• Problem statement: Look through the data below. Show each line where the string "with" occurs.

• Materials provided:
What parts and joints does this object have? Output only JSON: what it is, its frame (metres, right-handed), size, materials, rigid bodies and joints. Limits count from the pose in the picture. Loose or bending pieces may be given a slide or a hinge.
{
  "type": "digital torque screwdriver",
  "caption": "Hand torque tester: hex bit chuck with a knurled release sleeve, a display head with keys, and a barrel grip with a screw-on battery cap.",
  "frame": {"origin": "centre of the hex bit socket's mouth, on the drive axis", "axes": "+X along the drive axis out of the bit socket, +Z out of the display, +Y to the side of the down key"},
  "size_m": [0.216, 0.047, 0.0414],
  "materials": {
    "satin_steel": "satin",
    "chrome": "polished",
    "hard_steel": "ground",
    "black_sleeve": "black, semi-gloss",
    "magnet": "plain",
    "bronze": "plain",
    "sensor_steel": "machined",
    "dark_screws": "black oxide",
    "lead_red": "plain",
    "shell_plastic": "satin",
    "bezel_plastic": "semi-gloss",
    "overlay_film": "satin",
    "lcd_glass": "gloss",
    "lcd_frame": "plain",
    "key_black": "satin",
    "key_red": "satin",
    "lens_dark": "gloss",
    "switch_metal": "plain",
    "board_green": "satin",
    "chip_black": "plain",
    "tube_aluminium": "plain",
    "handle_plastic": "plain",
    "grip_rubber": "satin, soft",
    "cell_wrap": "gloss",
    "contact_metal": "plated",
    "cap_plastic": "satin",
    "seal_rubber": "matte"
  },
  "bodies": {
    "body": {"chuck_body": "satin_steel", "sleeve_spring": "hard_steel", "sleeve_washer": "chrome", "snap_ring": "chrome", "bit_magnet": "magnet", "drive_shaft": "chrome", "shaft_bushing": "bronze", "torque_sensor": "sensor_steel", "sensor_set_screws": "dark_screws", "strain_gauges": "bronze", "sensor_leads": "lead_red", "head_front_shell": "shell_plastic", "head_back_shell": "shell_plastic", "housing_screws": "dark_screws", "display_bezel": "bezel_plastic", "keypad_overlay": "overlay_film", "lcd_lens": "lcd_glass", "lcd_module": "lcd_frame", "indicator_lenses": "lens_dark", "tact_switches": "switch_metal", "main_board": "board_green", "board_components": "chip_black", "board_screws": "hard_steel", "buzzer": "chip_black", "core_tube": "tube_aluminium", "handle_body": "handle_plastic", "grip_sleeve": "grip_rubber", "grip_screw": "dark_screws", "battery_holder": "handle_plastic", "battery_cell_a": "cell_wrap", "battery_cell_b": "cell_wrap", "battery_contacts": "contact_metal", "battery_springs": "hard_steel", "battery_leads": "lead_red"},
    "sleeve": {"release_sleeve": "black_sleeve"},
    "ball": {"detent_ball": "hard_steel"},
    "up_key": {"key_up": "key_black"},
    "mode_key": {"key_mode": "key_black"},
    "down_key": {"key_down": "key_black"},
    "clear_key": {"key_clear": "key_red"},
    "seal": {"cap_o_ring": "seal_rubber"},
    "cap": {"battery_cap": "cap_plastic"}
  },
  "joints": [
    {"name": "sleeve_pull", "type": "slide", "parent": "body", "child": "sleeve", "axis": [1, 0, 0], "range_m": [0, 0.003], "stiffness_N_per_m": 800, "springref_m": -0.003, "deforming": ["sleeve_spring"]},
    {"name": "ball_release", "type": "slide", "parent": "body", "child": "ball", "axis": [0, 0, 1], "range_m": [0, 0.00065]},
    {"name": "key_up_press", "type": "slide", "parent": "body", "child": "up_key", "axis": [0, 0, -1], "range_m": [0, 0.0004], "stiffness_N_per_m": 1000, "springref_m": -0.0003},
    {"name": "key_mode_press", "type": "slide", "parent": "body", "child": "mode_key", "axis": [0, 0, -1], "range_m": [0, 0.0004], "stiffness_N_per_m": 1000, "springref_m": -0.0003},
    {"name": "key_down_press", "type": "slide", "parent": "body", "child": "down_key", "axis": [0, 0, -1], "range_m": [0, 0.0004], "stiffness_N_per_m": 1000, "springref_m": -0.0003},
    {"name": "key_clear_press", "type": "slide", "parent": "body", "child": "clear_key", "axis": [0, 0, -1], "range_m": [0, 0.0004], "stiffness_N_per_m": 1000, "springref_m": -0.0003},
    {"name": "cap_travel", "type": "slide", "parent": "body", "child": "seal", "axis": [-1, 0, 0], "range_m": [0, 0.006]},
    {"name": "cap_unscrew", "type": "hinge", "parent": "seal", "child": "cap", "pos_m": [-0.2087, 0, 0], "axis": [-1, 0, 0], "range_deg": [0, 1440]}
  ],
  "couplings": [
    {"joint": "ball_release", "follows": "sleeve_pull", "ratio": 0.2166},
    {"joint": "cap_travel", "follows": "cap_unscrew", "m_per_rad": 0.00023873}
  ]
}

...

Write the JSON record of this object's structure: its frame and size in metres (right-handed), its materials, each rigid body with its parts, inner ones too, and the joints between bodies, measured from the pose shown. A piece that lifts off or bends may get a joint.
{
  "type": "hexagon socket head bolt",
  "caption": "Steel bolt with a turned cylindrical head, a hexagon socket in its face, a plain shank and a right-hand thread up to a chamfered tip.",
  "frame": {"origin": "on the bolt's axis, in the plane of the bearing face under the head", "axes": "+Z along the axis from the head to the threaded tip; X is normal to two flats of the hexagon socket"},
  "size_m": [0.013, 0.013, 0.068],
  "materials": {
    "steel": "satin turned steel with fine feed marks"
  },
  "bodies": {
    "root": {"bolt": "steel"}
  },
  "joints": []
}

--

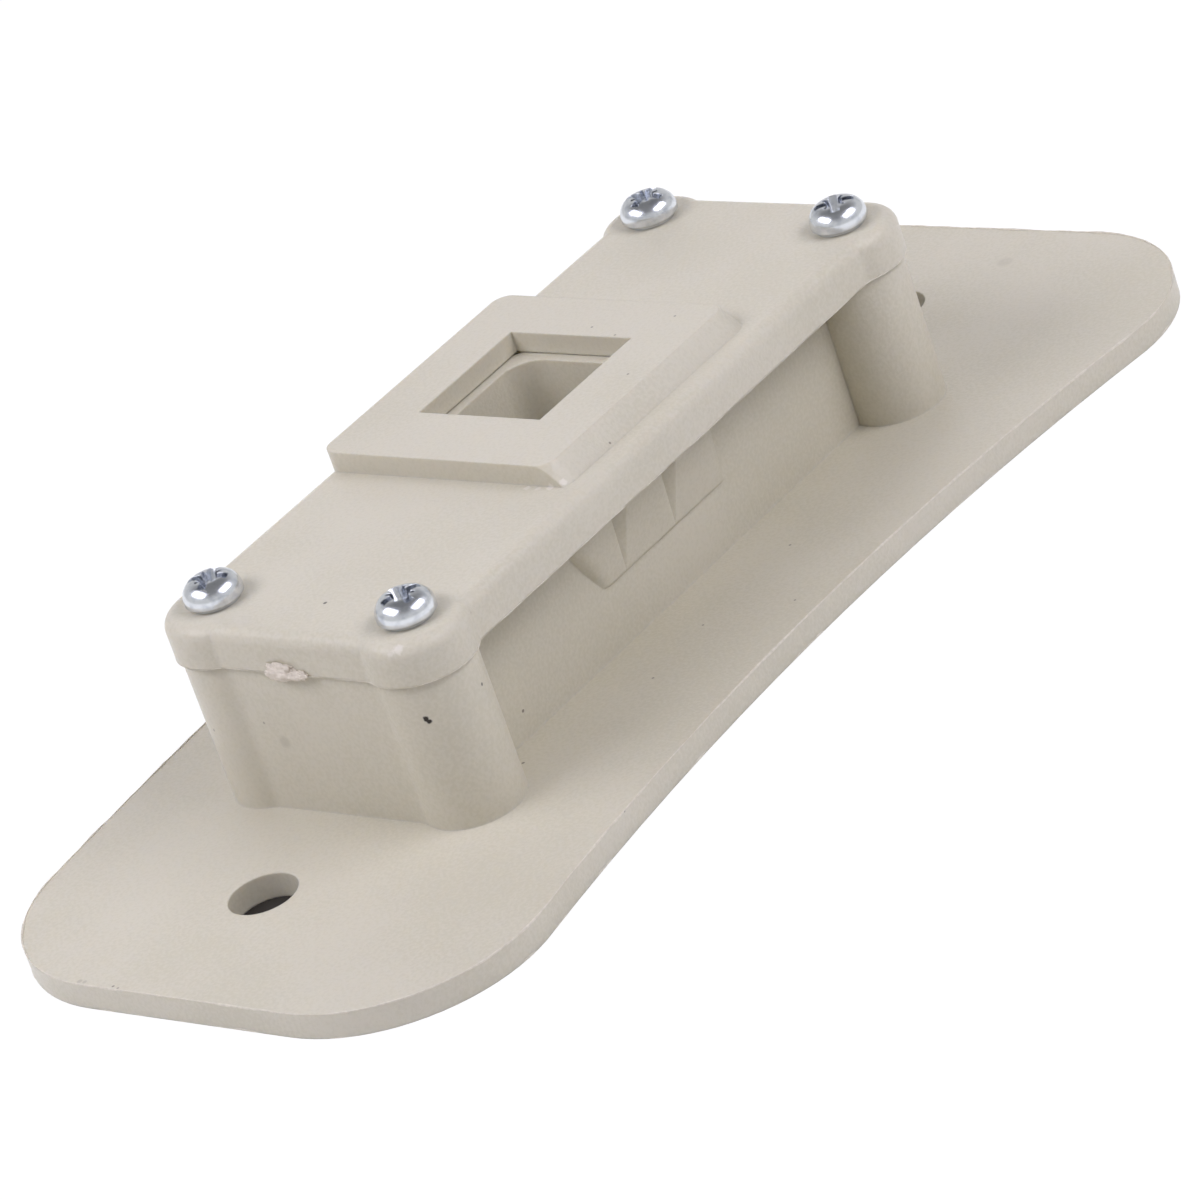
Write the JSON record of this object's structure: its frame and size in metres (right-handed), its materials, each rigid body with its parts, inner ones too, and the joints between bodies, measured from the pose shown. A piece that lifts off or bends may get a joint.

• Result of the task:
  "caption": "Hand torque tester: hex bit chuck with a knurled release sleeve, a display head with keys, and a barrel grip with a screw-on battery cap.",
Write the JSON record of this object's structure: its frame and size in metres (right-handed), its materials, each rigid body with its parts, inner ones too, and the joints between bodies, measured from the pose shown. A piece that lifts off or bends may get a joint.
  "caption": "Steel bolt with a turned cylindrical head, a hexagon socket in its face, a plain shank and a right-hand thread up to a chamfered tip.",
    "steel": "satin turned steel with fine feed marks"
Write the JSON record of this object's structure: its frame and size in metres (right-handed), its materials, each rigid body with its parts, inner ones too, and the joints between bodies, measured from the pose shown. A piece that lifts off or bends may get a joint.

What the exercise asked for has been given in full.